## DATA TO PROCESS
________________
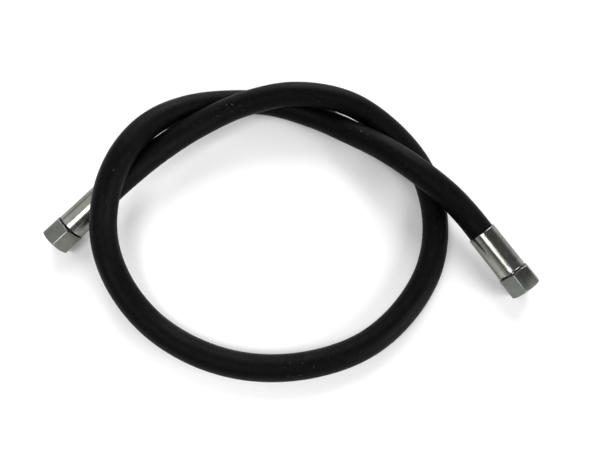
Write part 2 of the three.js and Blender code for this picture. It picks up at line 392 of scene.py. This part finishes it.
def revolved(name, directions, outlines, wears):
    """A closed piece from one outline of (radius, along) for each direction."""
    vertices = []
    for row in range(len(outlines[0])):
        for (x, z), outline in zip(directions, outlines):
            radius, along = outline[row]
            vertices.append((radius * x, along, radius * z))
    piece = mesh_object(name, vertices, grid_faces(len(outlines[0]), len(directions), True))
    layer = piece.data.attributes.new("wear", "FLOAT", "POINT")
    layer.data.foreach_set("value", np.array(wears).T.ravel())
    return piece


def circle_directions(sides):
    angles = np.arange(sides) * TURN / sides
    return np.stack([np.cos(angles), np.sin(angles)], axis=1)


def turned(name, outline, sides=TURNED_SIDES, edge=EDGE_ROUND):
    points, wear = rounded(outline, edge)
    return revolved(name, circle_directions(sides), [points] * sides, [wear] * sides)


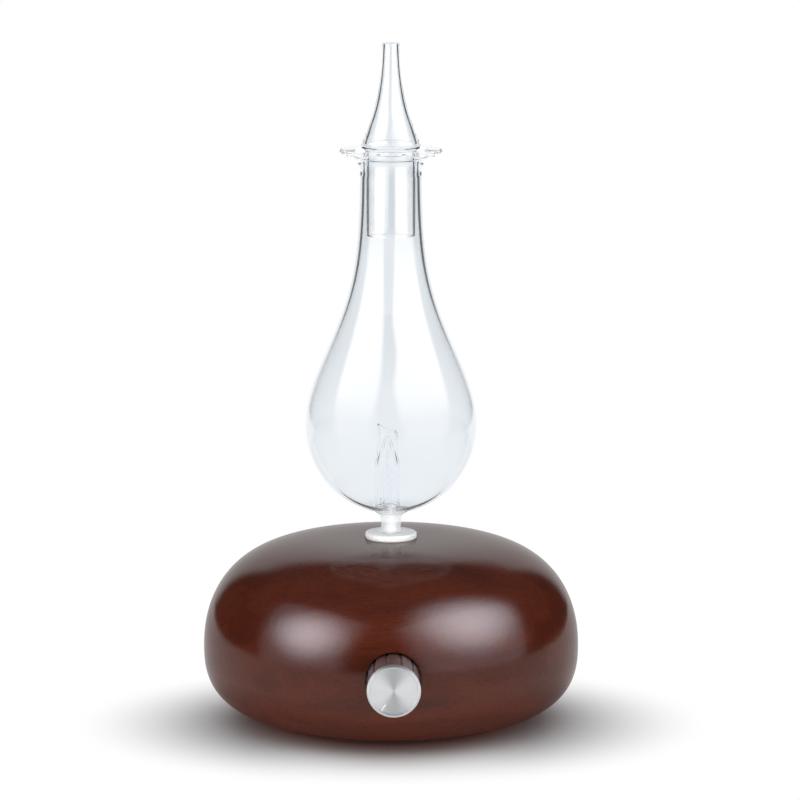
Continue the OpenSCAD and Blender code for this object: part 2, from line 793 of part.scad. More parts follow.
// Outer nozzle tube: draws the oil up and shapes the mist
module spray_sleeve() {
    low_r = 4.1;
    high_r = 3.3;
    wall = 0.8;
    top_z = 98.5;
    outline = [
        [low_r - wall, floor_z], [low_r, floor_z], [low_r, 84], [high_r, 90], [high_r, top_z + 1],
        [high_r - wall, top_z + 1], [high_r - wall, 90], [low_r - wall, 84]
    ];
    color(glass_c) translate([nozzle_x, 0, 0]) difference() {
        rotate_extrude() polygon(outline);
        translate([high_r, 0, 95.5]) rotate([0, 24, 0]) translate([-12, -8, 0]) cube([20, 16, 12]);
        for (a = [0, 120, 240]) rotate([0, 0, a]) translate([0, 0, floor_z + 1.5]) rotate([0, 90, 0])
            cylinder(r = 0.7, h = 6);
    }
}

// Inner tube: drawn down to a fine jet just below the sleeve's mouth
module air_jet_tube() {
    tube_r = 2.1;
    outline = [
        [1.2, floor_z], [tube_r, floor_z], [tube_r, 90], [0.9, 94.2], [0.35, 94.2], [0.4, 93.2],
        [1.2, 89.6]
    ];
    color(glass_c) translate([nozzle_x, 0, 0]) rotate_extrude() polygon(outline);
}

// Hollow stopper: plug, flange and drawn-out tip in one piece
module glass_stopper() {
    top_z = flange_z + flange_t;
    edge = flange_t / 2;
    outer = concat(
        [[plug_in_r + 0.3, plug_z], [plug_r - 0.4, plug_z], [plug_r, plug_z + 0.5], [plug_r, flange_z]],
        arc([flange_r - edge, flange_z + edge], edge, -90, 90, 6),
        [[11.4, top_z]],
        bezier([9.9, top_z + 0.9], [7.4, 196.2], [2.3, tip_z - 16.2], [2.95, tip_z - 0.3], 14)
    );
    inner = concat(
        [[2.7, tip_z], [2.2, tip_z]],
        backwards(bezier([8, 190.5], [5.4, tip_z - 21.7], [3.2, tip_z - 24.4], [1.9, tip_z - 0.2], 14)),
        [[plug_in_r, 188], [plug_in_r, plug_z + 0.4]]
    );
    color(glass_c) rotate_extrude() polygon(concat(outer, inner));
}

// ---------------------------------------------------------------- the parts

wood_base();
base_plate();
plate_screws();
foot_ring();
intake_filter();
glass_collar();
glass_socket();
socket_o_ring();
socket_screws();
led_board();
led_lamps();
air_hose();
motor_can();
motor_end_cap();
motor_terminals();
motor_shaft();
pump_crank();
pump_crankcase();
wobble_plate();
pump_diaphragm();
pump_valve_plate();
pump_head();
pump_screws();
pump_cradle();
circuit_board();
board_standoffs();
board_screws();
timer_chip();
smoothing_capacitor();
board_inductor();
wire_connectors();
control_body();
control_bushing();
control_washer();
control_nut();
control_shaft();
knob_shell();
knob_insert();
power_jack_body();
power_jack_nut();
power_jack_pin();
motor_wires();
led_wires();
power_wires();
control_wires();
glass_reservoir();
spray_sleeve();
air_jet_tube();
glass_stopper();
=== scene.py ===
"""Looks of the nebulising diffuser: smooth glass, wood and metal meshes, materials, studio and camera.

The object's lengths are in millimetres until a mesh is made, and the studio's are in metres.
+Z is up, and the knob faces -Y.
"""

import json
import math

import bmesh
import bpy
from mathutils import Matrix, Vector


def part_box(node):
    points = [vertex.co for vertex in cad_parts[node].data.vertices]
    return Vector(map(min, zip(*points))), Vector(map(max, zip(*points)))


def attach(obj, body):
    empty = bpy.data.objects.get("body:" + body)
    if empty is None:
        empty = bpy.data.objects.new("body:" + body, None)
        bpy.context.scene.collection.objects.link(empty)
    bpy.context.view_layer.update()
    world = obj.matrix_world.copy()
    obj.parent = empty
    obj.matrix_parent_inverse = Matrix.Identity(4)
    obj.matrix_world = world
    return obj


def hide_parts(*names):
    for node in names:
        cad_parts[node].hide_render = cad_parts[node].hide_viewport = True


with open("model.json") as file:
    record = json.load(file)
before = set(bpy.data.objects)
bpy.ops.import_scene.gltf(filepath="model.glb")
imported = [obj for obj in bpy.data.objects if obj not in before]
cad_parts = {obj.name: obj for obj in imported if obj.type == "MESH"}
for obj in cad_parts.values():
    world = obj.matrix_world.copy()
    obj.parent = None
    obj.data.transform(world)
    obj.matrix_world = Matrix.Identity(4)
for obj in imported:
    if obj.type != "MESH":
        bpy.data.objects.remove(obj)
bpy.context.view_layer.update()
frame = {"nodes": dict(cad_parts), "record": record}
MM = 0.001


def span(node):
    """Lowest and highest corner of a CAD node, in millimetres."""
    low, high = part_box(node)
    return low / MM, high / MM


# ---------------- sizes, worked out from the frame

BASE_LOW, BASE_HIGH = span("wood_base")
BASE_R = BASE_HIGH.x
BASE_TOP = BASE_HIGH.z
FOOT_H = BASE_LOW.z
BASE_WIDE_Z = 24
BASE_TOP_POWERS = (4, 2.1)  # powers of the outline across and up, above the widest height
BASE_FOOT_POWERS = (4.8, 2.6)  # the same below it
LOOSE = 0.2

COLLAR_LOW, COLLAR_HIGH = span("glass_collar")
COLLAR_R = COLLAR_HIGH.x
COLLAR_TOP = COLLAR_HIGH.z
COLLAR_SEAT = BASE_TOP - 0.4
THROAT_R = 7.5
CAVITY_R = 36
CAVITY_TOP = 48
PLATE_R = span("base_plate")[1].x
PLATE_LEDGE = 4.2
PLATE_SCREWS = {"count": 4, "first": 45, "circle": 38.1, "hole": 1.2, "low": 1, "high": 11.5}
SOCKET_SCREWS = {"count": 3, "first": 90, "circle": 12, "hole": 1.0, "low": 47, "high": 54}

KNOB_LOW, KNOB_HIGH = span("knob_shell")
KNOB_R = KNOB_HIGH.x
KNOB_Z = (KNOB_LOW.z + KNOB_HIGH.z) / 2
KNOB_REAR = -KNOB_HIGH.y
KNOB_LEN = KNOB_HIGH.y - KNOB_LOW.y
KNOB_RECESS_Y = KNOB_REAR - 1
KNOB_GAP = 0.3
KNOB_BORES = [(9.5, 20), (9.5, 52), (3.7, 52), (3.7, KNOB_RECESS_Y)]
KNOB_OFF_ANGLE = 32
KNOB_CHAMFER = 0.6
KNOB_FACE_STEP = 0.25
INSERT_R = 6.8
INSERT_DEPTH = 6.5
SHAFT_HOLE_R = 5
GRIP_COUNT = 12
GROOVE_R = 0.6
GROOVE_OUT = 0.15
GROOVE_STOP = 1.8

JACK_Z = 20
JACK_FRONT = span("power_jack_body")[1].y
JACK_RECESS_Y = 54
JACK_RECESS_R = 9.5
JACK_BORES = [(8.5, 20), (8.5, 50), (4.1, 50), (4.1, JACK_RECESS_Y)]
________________
## SHORT TASK
Give the exact lines, and only those, from the line containing "wood_base();" through the line containing "record = json.load(file)" in the entries above.

## SOLUTION FOR THIS TASK
wood_base();
base_plate();
plate_screws();
foot_ring();
intake_filter();
glass_collar();
glass_socket();
socket_o_ring();
socket_screws();
led_board();
led_lamps();
air_hose();
motor_can();
motor_end_cap();
motor_terminals();
motor_shaft();
pump_crank();
pump_crankcase();
wobble_plate();
pump_diaphragm();
pump_valve_plate();
pump_head();
pump_screws();
pump_cradle();
circuit_board();
board_standoffs();
board_screws();
timer_chip();
smoothing_capacitor();
board_inductor();
wire_connectors();
control_body();
control_bushing();
control_washer();
control_nut();
control_shaft();
knob_shell();
knob_insert();
power_jack_body();
power_jack_nut();
power_jack_pin();
motor_wires();
led_wires();
power_wires();
control_wires();
glass_reservoir();
spray_sleeve();
air_jet_tube();
glass_stopper();
=== scene.py ===
"""Looks of the nebulising diffuser: smooth glass, wood and metal meshes, materials, studio and camera.

The object's lengths are in millimetres until a mesh is made, and the studio's are in metres.
+Z is up, and the knob faces -Y.
"""

import json
import math

import bmesh
import bpy
from mathutils import Matrix, Vector


def part_box(node):
    points = [vertex.co for vertex in cad_parts[node].data.vertices]
    return Vector(map(min, zip(*points))), Vector(map(max, zip(*points)))


def attach(obj, body):
    empty = bpy.data.objects.get("body:" + body)
    if empty is None:
        empty = bpy.data.objects.new("body:" + body, None)
        bpy.context.scene.collection.objects.link(empty)
    bpy.context.view_layer.update()
    world = obj.matrix_world.copy()
    obj.parent = empty
    obj.matrix_parent_inverse = Matrix.Identity(4)
    obj.matrix_world = world
    return obj


def hide_parts(*names):
    for node in names:
        cad_parts[node].hide_render = cad_parts[node].hide_viewport = True


with open("model.json") as file:
    record = json.load(file)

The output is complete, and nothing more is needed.